### OBJECTIVE
Copy out the listing exactly.

### DATA EXTRACT
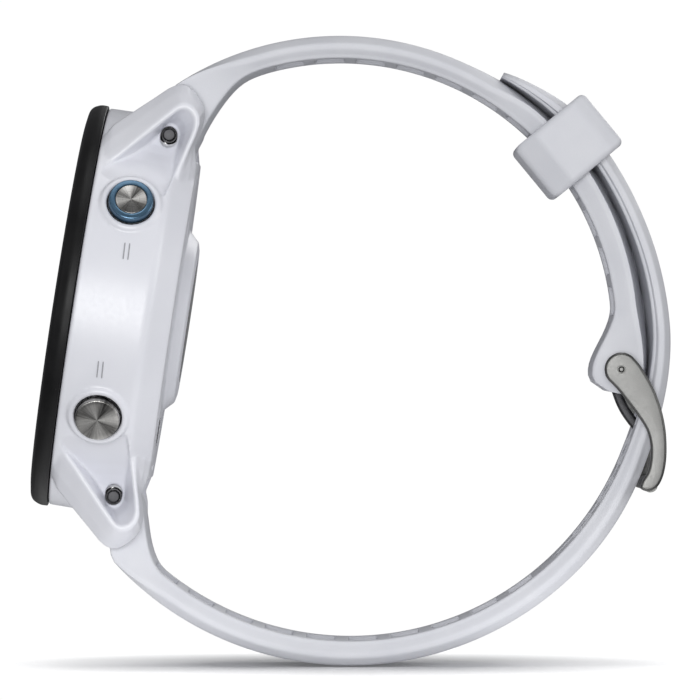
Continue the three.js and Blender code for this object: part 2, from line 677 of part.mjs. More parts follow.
// The buckle: two curved arms from the pin to the far bar, with the ears round the pin.
function buckleFrame() {
  const pin = PIN_POSITION;
  const bar = BUCKLE_BAR_POSITION;
  const arm = new THREE.Shape();
  arm.absarc(pin.x, pin.y, 1.95, deg(215), deg(42), true);
  arm.splineThru([
    new THREE.Vector2(pin.x + 3.4, pin.y - 2.1),
    new THREE.Vector2(pin.x + 4.75, pin.y - 6.6),
    new THREE.Vector2(bar.x + 1.3, bar.y + 1.9),
    new THREE.Vector2(bar.x + 0.75, bar.y - 0.35),
  ]);
  arm.splineThru([
    new THREE.Vector2(bar.x - 0.1, bar.y - 0.85),
    new THREE.Vector2(bar.x - 0.8, bar.y - 0.2),
    new THREE.Vector2(bar.x - 0.4, bar.y + 2.2),
    new THREE.Vector2(bar.x - 0.25, bar.y + 4.4),
    new THREE.Vector2(pin.x + 1.6, pin.y - 5.1),
    new THREE.Vector2(pin.x - 1.55, pin.y - 1.2),
  ]);
  const arms = [-1, 1].map((hand) => {
    const ends = [hand * BUCKLE_INSIDE, hand * (BUCKLE_INSIDE + BUCKLE_ARM)].sort((a, b) => a - b);
    return bandSlab(arm, ends[0], ends[1]);
  });
  const crossBar = rod(BUCKLE_BAR_RADIUS, -BUCKLE_INSIDE - 0.5, BUCKLE_INSIDE + 0.5, bar.x, bar.y, 14);
  return cut(join(...arms, crossBar), rod(PIN_RADIUS + 0.1, -20, 20, pin.x, pin.y, 14));
}

// The tongue: an eye round the pin and a bent blade through the band that ends beside the far bar.
function buckleTongue() {
  const pin = PIN_POSITION;
  const atBand = (radius, angle) => new THREE.Vector2(
    LOWER_CENTRE.x + radius * Math.cos(deg(angle)),
    LOWER_CENTRE.y + radius * Math.sin(deg(angle)),
  );
  const midline = new THREE.SplineCurve([
    new THREE.Vector2(pin.x - 0.7, pin.y - 0.9),
    new THREE.Vector2(pin.x + 0.3, pin.y - 3.85),
    atBand(33.6, -15.1),
    atBand(36.8, -18.4),
    atBand(37.55, -20.2),
    atBand(37.6, -23),
  ]);
  const thickness = 1.1;
  const samples = 16;
  const edges = [[], []];
  for (let i = 0; i <= samples; i += 1) {
    const at = midline.getPoint(i / samples);
    const along = midline.getTangent(i / samples);
    const aside = new THREE.Vector2(-along.y, along.x).multiplyScalar(thickness / 2);
    edges[0].push(at.clone().add(aside).toArray());
    edges[1].unshift(at.clone().sub(aside).toArray());
  }
  const blade = smoothOutline(edges.flat());
  const eye = new THREE.Shape().absarc(pin.x, pin.y, 1.6, 0, 2 * Math.PI);
  const body = join(bandSlab(blade, -1, 1), bandSlab(eye, -1, 1));
  return cut(body, rod(PIN_RADIUS + 0.1, -5, 5, pin.x, pin.y, 14));
}

piece(watch, "upper_strap", upperStrap(), silicone);
piece(watch, "lower_strap", lowerStrap(), silicone);
piece(watch, "keeper_loop", keeper(), silicone);
piece(watch, "buckle_frame", buckleFrame(), steel);
piece(watch, "buckle_tongue", buckleTongue(), steel);
const pinReach = BUCKLE_INSIDE + BUCKLE_ARM - 0.1;
piece(watch, "buckle_pin", rod(PIN_RADIUS, -pinReach, pinReach, PIN_POSITION.x, PIN_POSITION.y, 14), steel);

export default watch;
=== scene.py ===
import json
import math

import bmesh
import bpy
import numpy as np
from mathutils import Matrix, Vector
from mathutils.geometry import tessellate_polygon


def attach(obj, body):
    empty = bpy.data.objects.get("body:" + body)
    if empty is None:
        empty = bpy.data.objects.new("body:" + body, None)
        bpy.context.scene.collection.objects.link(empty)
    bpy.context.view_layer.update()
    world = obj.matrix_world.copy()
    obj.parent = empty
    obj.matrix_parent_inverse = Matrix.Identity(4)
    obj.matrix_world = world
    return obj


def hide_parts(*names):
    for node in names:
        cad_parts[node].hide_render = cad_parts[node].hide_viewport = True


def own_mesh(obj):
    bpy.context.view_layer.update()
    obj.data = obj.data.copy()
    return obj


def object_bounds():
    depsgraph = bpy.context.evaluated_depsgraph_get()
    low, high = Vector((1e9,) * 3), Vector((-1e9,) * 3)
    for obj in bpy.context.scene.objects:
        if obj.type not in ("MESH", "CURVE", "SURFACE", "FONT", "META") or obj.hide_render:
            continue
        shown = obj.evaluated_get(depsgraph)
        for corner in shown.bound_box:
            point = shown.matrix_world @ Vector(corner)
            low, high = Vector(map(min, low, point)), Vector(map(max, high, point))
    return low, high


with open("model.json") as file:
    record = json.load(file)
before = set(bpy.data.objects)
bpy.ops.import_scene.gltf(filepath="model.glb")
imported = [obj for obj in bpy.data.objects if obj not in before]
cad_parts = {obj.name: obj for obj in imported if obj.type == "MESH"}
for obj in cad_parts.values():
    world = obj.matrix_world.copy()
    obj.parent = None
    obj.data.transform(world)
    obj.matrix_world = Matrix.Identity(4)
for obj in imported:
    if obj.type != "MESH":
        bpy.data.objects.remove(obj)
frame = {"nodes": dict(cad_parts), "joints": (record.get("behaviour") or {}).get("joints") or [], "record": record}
CAD_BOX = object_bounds()

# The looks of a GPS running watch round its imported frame.
# Shapes are drawn in millimetres and turned into metres when they are placed.
# Case pieces are drawn in the case's own frame: x to three o'clock, y to twelve o'clock, z out of
# the dial, and a depth is measured back from the bezel's front. Band pieces are drawn as (Y, Z).

# ---- Places from the frame --------------------------------------------------------------------

MM = 0.001
MOUNTS = {mount["name"]: mount for mount in frame["record"]["mounts"]}
JOINTS = {joint["name"]: joint for joint in frame["joints"]}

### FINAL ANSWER
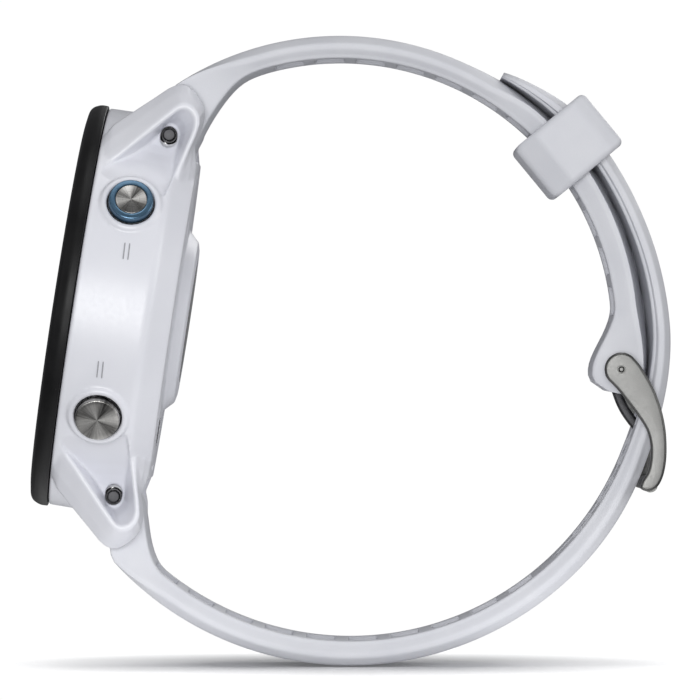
Continue the three.js and Blender code for this object: part 2, from line 677 of part.mjs. More parts follow.
// The buckle: two curved arms from the pin to the far bar, with the ears round the pin.
function buckleFrame() {
  const pin = PIN_POSITION;
  const bar = BUCKLE_BAR_POSITION;
  const arm = new THREE.Shape();
  arm.absarc(pin.x, pin.y, 1.95, deg(215), deg(42), true);
  arm.splineThru([
    new THREE.Vector2(pin.x + 3.4, pin.y - 2.1),
    new THREE.Vector2(pin.x + 4.75, pin.y - 6.6),
    new THREE.Vector2(bar.x + 1.3, bar.y + 1.9),
    new THREE.Vector2(bar.x + 0.75, bar.y - 0.35),
  ]);
  arm.splineThru([
    new THREE.Vector2(bar.x - 0.1, bar.y - 0.85),
    new THREE.Vector2(bar.x - 0.8, bar.y - 0.2),
    new THREE.Vector2(bar.x - 0.4, bar.y + 2.2),
    new THREE.Vector2(bar.x - 0.25, bar.y + 4.4),
    new THREE.Vector2(pin.x + 1.6, pin.y - 5.1),
    new THREE.Vector2(pin.x - 1.55, pin.y - 1.2),
  ]);
  const arms = [-1, 1].map((hand) => {
    const ends = [hand * BUCKLE_INSIDE, hand * (BUCKLE_INSIDE + BUCKLE_ARM)].sort((a, b) => a - b);
    return bandSlab(arm, ends[0], ends[1]);
  });
  const crossBar = rod(BUCKLE_BAR_RADIUS, -BUCKLE_INSIDE - 0.5, BUCKLE_INSIDE + 0.5, bar.x, bar.y, 14);
  return cut(join(...arms, crossBar), rod(PIN_RADIUS + 0.1, -20, 20, pin.x, pin.y, 14));
}

// The tongue: an eye round the pin and a bent blade through the band that ends beside the far bar.
function buckleTongue() {
  const pin = PIN_POSITION;
  const atBand = (radius, angle) => new THREE.Vector2(
    LOWER_CENTRE.x + radius * Math.cos(deg(angle)),
    LOWER_CENTRE.y + radius * Math.sin(deg(angle)),
  );
  const midline = new THREE.SplineCurve([
    new THREE.Vector2(pin.x - 0.7, pin.y - 0.9),
    new THREE.Vector2(pin.x + 0.3, pin.y - 3.85),
    atBand(33.6, -15.1),
    atBand(36.8, -18.4),
    atBand(37.55, -20.2),
    atBand(37.6, -23),
  ]);
  const thickness = 1.1;
  const samples = 16;
  const edges = [[], []];
  for (let i = 0; i <= samples; i += 1) {
    const at = midline.getPoint(i / samples);
    const along = midline.getTangent(i / samples);
    const aside = new THREE.Vector2(-along.y, along.x).multiplyScalar(thickness / 2);
    edges[0].push(at.clone().add(aside).toArray());
    edges[1].unshift(at.clone().sub(aside).toArray());
  }
  const blade = smoothOutline(edges.flat());
  const eye = new THREE.Shape().absarc(pin.x, pin.y, 1.6, 0, 2 * Math.PI);
  const body = join(bandSlab(blade, -1, 1), bandSlab(eye, -1, 1));
  return cut(body, rod(PIN_RADIUS + 0.1, -5, 5, pin.x, pin.y, 14));
}

piece(watch, "upper_strap", upperStrap(), silicone);
piece(watch, "lower_strap", lowerStrap(), silicone);
piece(watch, "keeper_loop", keeper(), silicone);
piece(watch, "buckle_frame", buckleFrame(), steel);
piece(watch, "buckle_tongue", buckleTongue(), steel);
const pinReach = BUCKLE_INSIDE + BUCKLE_ARM - 0.1;
piece(watch, "buckle_pin", rod(PIN_RADIUS, -pinReach, pinReach, PIN_POSITION.x, PIN_POSITION.y, 14), steel);

export default watch;
=== scene.py ===
import json
import math

import bmesh
import bpy
import numpy as np
from mathutils import Matrix, Vector
from mathutils.geometry import tessellate_polygon


def attach(obj, body):
    empty = bpy.data.objects.get("body:" + body)
    if empty is None:
        empty = bpy.data.objects.new("body:" + body, None)
        bpy.context.scene.collection.objects.link(empty)
    bpy.context.view_layer.update()
    world = obj.matrix_world.copy()
    obj.parent = empty
    obj.matrix_parent_inverse = Matrix.Identity(4)
    obj.matrix_world = world
    return obj


def hide_parts(*names):
    for node in names:
        cad_parts[node].hide_render = cad_parts[node].hide_viewport = True


def own_mesh(obj):
    bpy.context.view_layer.update()
    obj.data = obj.data.copy()
    return obj


def object_bounds():
    depsgraph = bpy.context.evaluated_depsgraph_get()
    low, high = Vector((1e9,) * 3), Vector((-1e9,) * 3)
    for obj in bpy.context.scene.objects:
        if obj.type not in ("MESH", "CURVE", "SURFACE", "FONT", "META") or obj.hide_render:
            continue
        shown = obj.evaluated_get(depsgraph)
        for corner in shown.bound_box:
            point = shown.matrix_world @ Vector(corner)
            low, high = Vector(map(min, low, point)), Vector(map(max, high, point))
    return low, high


with open("model.json") as file:
    record = json.load(file)
before = set(bpy.data.objects)
bpy.ops.import_scene.gltf(filepath="model.glb")
imported = [obj for obj in bpy.data.objects if obj not in before]
cad_parts = {obj.name: obj for obj in imported if obj.type == "MESH"}
for obj in cad_parts.values():
    world = obj.matrix_world.copy()
    obj.parent = None
    obj.data.transform(world)
    obj.matrix_world = Matrix.Identity(4)
for obj in imported:
    if obj.type != "MESH":
        bpy.data.objects.remove(obj)
frame = {"nodes": dict(cad_parts), "joints": (record.get("behaviour") or {}).get("joints") or [], "record": record}
CAD_BOX = object_bounds()

# The looks of a GPS running watch round its imported frame.
# Shapes are drawn in millimetres and turned into metres when they are placed.
# Case pieces are drawn in the case's own frame: x to three o'clock, y to twelve o'clock, z out of
# the dial, and a depth is measured back from the bezel's front. Band pieces are drawn as (Y, Z).

# ---- Places from the frame --------------------------------------------------------------------

MM = 0.001
MOUNTS = {mount["name"]: mount for mount in frame["record"]["mounts"]}
JOINTS = {joint["name"]: joint for joint in frame["joints"]}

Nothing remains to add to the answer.